──────── Input material
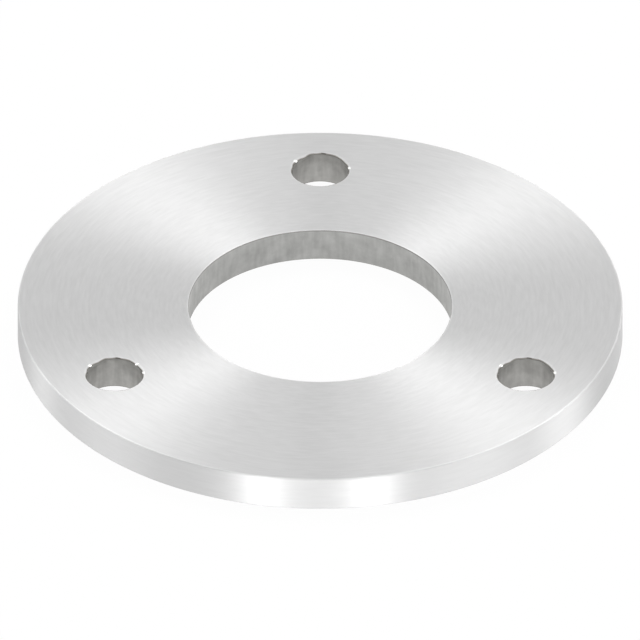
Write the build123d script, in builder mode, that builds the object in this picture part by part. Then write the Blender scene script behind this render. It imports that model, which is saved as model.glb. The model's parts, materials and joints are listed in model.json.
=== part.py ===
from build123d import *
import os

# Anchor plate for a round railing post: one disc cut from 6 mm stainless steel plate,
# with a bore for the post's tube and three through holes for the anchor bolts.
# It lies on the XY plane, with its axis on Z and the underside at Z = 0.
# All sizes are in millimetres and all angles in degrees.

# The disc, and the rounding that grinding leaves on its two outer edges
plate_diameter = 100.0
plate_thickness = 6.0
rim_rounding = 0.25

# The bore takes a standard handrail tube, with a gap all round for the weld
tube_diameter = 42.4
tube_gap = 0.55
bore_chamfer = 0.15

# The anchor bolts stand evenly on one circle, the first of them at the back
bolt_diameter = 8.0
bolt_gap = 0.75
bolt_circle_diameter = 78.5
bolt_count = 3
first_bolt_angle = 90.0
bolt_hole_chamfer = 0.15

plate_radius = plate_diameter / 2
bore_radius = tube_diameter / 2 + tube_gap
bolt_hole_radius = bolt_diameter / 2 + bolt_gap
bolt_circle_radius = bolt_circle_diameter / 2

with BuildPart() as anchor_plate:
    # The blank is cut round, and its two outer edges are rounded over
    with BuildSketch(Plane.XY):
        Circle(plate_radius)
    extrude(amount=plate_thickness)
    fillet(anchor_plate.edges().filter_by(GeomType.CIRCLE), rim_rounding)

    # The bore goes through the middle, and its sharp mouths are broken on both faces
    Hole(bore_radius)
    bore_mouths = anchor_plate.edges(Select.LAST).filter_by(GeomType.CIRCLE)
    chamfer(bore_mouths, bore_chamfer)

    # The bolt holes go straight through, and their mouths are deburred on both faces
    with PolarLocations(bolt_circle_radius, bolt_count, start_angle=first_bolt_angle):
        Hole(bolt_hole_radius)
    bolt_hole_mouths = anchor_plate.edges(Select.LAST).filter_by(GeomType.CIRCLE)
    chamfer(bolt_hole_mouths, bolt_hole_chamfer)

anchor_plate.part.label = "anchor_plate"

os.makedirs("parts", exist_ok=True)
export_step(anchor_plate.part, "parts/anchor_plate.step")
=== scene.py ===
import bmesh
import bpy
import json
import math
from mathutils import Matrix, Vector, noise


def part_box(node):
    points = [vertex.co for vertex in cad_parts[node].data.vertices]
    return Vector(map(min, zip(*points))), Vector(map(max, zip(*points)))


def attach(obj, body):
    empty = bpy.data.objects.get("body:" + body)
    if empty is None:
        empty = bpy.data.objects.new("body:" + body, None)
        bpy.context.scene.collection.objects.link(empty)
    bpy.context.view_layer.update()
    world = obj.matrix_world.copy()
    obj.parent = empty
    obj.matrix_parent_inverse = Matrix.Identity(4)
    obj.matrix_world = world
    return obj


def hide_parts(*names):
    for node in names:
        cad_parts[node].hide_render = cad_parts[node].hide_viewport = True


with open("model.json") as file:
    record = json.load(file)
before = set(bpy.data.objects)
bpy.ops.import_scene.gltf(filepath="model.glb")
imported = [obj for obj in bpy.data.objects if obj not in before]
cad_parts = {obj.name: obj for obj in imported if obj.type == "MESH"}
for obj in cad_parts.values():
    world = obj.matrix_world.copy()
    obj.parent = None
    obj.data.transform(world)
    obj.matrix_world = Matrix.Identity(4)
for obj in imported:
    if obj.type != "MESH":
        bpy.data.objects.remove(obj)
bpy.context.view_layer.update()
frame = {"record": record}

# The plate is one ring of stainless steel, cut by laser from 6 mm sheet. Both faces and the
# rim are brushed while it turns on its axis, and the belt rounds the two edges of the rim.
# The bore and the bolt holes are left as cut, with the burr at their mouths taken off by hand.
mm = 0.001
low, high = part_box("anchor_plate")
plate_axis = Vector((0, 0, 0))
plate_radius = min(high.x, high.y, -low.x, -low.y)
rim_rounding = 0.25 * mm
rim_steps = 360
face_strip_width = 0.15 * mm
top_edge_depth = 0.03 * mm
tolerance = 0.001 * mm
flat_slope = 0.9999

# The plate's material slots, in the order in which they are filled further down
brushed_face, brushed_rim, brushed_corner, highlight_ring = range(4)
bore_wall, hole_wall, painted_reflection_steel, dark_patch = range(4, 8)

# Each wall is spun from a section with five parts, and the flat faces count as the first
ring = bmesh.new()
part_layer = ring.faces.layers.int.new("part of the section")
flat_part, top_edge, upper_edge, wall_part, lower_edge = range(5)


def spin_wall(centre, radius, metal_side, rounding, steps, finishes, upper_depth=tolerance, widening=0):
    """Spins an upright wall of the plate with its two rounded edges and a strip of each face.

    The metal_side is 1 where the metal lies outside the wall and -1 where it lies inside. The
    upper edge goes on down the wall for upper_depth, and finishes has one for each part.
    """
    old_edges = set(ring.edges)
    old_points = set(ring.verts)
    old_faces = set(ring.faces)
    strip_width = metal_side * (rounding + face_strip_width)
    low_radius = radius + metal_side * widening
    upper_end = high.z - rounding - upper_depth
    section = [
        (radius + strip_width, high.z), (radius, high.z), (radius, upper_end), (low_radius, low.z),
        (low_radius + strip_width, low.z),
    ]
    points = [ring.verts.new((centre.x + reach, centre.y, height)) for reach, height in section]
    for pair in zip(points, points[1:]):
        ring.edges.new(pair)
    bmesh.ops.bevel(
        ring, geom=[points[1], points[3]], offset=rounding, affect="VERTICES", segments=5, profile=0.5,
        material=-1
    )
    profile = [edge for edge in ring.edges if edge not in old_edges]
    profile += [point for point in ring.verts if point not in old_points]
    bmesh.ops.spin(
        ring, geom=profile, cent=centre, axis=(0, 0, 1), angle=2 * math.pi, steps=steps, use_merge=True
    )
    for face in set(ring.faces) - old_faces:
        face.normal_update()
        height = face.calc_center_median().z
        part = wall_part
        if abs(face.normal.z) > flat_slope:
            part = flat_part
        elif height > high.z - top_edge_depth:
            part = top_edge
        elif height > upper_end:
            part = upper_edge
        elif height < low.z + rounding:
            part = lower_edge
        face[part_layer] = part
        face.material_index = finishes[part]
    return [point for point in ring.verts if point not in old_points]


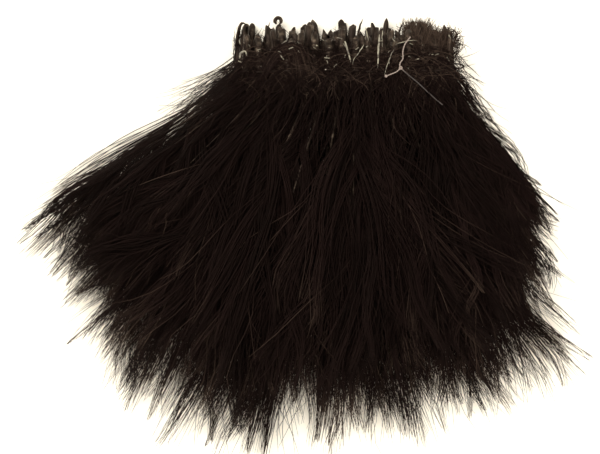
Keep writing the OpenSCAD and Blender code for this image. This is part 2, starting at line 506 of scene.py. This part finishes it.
────────────────
## What to do
Above are the records; print exactly the lines from the line with "plate_radius = plate_diameter / 2" to the line with "in imported if", including both, and nothing else.

## Reply
plate_radius = plate_diameter / 2
bore_radius = tube_diameter / 2 + tube_gap
bolt_hole_radius = bolt_diameter / 2 + bolt_gap
bolt_circle_radius = bolt_circle_diameter / 2

with BuildPart() as anchor_plate:
    # The blank is cut round, and its two outer edges are rounded over
    with BuildSketch(Plane.XY):
        Circle(plate_radius)
    extrude(amount=plate_thickness)
    fillet(anchor_plate.edges().filter_by(GeomType.CIRCLE), rim_rounding)

    # The bore goes through the middle, and its sharp mouths are broken on both faces
    Hole(bore_radius)
    bore_mouths = anchor_plate.edges(Select.LAST).filter_by(GeomType.CIRCLE)
    chamfer(bore_mouths, bore_chamfer)

    # The bolt holes go straight through, and their mouths are deburred on both faces
    with PolarLocations(bolt_circle_radius, bolt_count, start_angle=first_bolt_angle):
        Hole(bolt_hole_radius)
    bolt_hole_mouths = anchor_plate.edges(Select.LAST).filter_by(GeomType.CIRCLE)
    chamfer(bolt_hole_mouths, bolt_hole_chamfer)

anchor_plate.part.label = "anchor_plate"

os.makedirs("parts", exist_ok=True)
export_step(anchor_plate.part, "parts/anchor_plate.step")
=== scene.py ===
import bmesh
import bpy
import json
import math
from mathutils import Matrix, Vector, noise


def part_box(node):
    points = [vertex.co for vertex in cad_parts[node].data.vertices]
    return Vector(map(min, zip(*points))), Vector(map(max, zip(*points)))


def attach(obj, body):
    empty = bpy.data.objects.get("body:" + body)
    if empty is None:
        empty = bpy.data.objects.new("body:" + body, None)
        bpy.context.scene.collection.objects.link(empty)
    bpy.context.view_layer.update()
    world = obj.matrix_world.copy()
    obj.parent = empty
    obj.matrix_parent_inverse = Matrix.Identity(4)
    obj.matrix_world = world
    return obj


def hide_parts(*names):
    for node in names:
        cad_parts[node].hide_render = cad_parts[node].hide_viewport = True


with open("model.json") as file:
    record = json.load(file)
before = set(bpy.data.objects)
bpy.ops.import_scene.gltf(filepath="model.glb")
imported = [obj for obj in bpy.data.objects if obj not in before]
cad_parts = {obj.name: obj for obj in imported if obj.type == "MESH"}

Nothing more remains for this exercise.